Here are a few of my observations after reading the piece.  Further explaining the anti-interference principle, Professor Kochan says:

[A]t the very least, the [Equal Protection] Clause should be interpreted to mean that where one group or class is granted a privilege or immunity, another group should not be denied the same.  The two clauses in the Fourteenth Amendment—privileges or immunities and equal protection—must be read together as supporting a general constitutional recognition of an equality concept.

. . . .  The government has created far too many privileges, but once they are created, they should be available for all people. Equality demands it. Grant nothing beyond basic liberty if you will, but once we grant some privilege or immunity then it should be made equally available without special beneficiaries.  Favoring some over others would violate the anti-interference principle.

(Italics mine.)  I’m skeptical as to the interpretive accuracy of the first paragraph.  The Equal Protection Clause grants protection of rights, but does not itself contain a substantive component.  I cannot say I’m thrilled with the advent of a new retroactive interpretive principle that would further subvert the original meaning of the Fourteenth Amendment, even if toward beneficent ends.

The italicized language in the second paragraph suggests an appealing idea—i.e., that the government’s grant of entitlements ought to force the government to ensure those entitlements are equally applied.  In the abstract, I like this for the same reason I reflexively like the proposed REINS Act, which would force Congress to approve all bureaucratic rule-making with an expected annual economic impact of $100 million or more.  If the government is going to act, it has to do its due diligence and follow-through.

In this regard, I would have liked to see an application of how this might work with respect to licensing laws.  Instead, Professor Kochan references the California same-sex marriage legal battle.  However, that issue involves too many strands of the debate over the shared borders between law and culture.  Thus, it’s not terribly useful in a discussion of an equality principle.  For example, this passage overlooks those questions altogether:

Creating an institution like marriage yet excluding segments of the population from accessing the institution and all the benefits (and burdens) available in it is differential treatment not based on a preference to avoid harm, or precluding someone from a benefit because they have done something legally wrong, but instead based on some  artificial classification based on a preference of giving more to some over others.

First, marriage is fundamentally a social institution, not a legal institution.  Thus, to suggest government “created” the institution is incorrect.  Second, and relatedly, the suggestion that the definition or inner workings of marriage improperly involves “artificial classifications” misses the point.  From a purely legal standpoint, marriage is altogether arbitrary.  It is an outworking of human nature, not legal necessity.  Legal recognition of marriage is just that: the recognition of an institution borne of the people those laws mean to govern.  As I previously explained for the law to change or add to that institution is the tail wagging the dog, a breach of the treaty between law and society.
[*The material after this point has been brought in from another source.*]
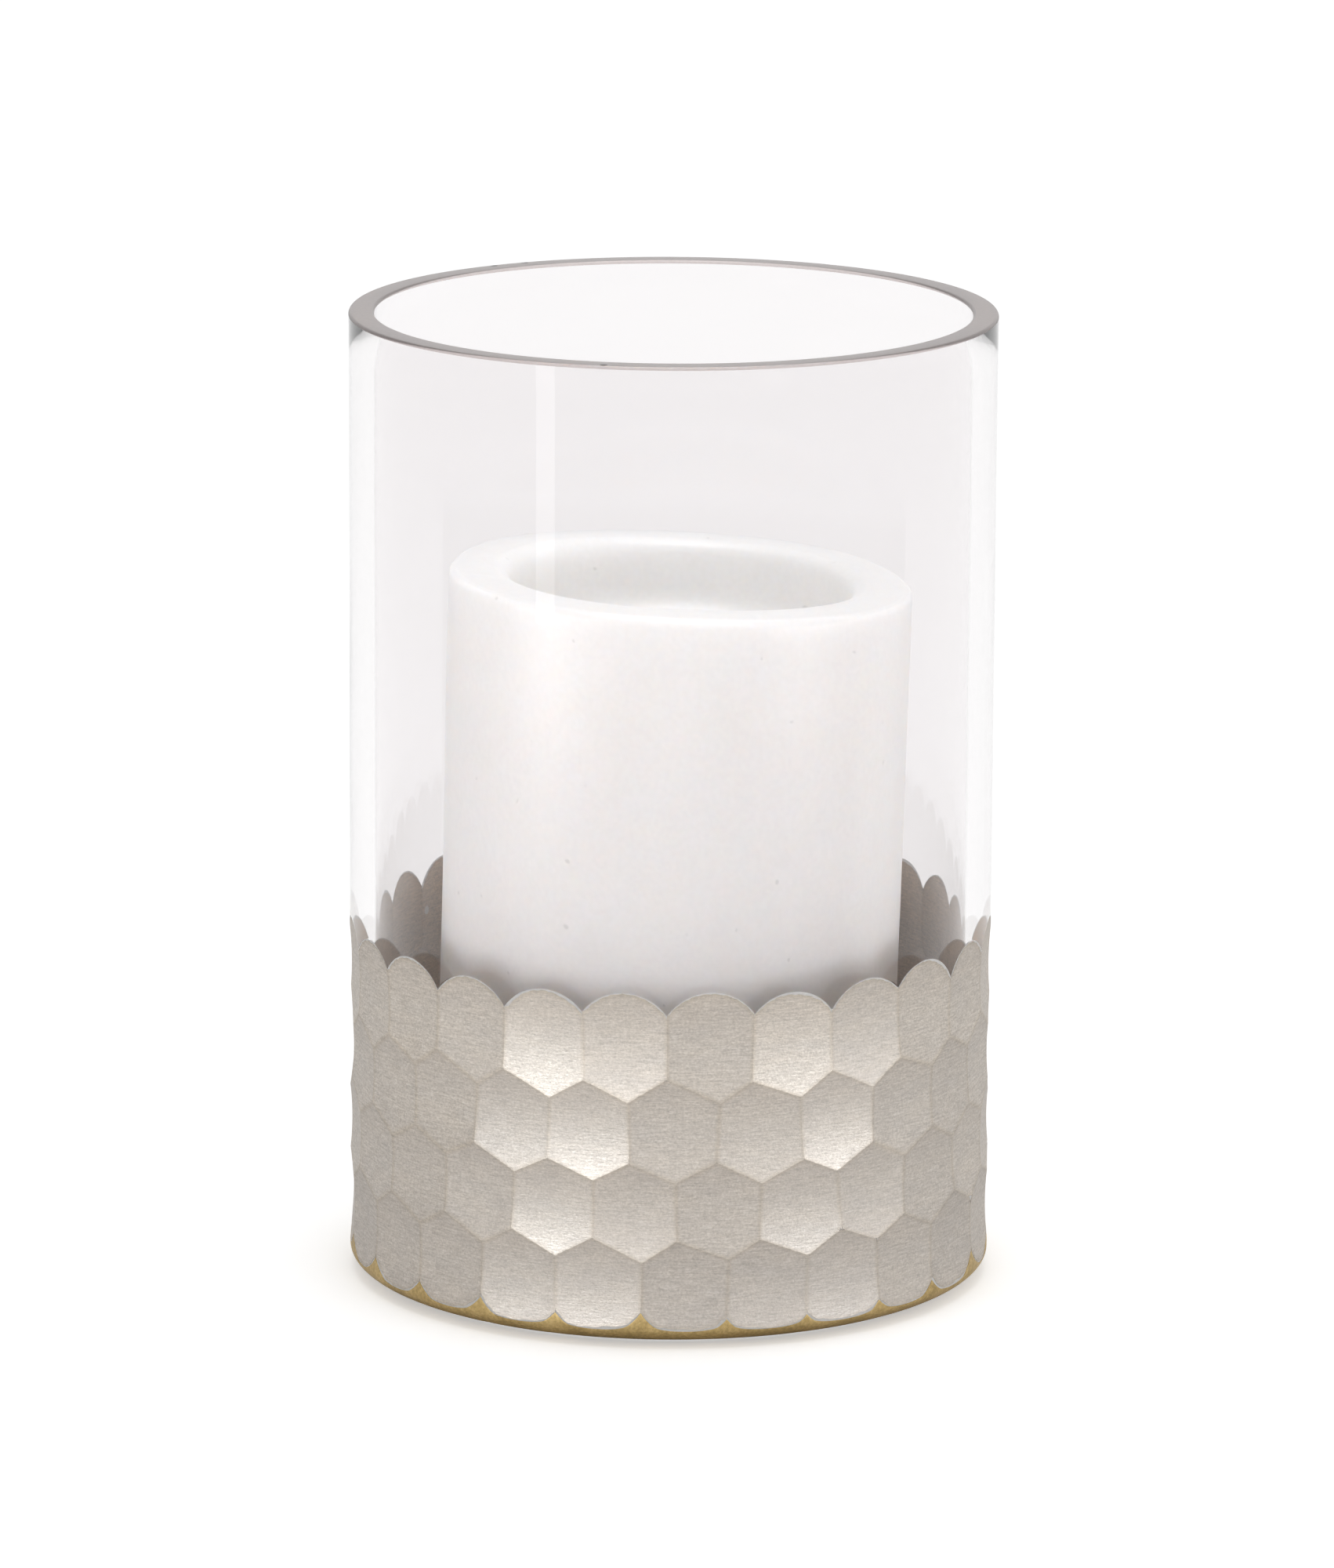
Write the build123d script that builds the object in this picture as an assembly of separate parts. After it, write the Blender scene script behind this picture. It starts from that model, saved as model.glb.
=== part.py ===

Thus, I also would have liked to see some application of the non-interference principle and what constitutes “unacceptable negative externalities” to more vexing examples of morals legislation, such as suicide, euthanasia, animal cruelty, bestiality, prostitution, polygamy, adult incest, public nudity, profanity, stem cell research, human cloning, and so on.  The essay quotes J.S. Mill, stating that “the individual is not accountable to society for his actions.”  Thus, one is left wondering whether the anti-interference principle is essentially just another way of describing libertarianism.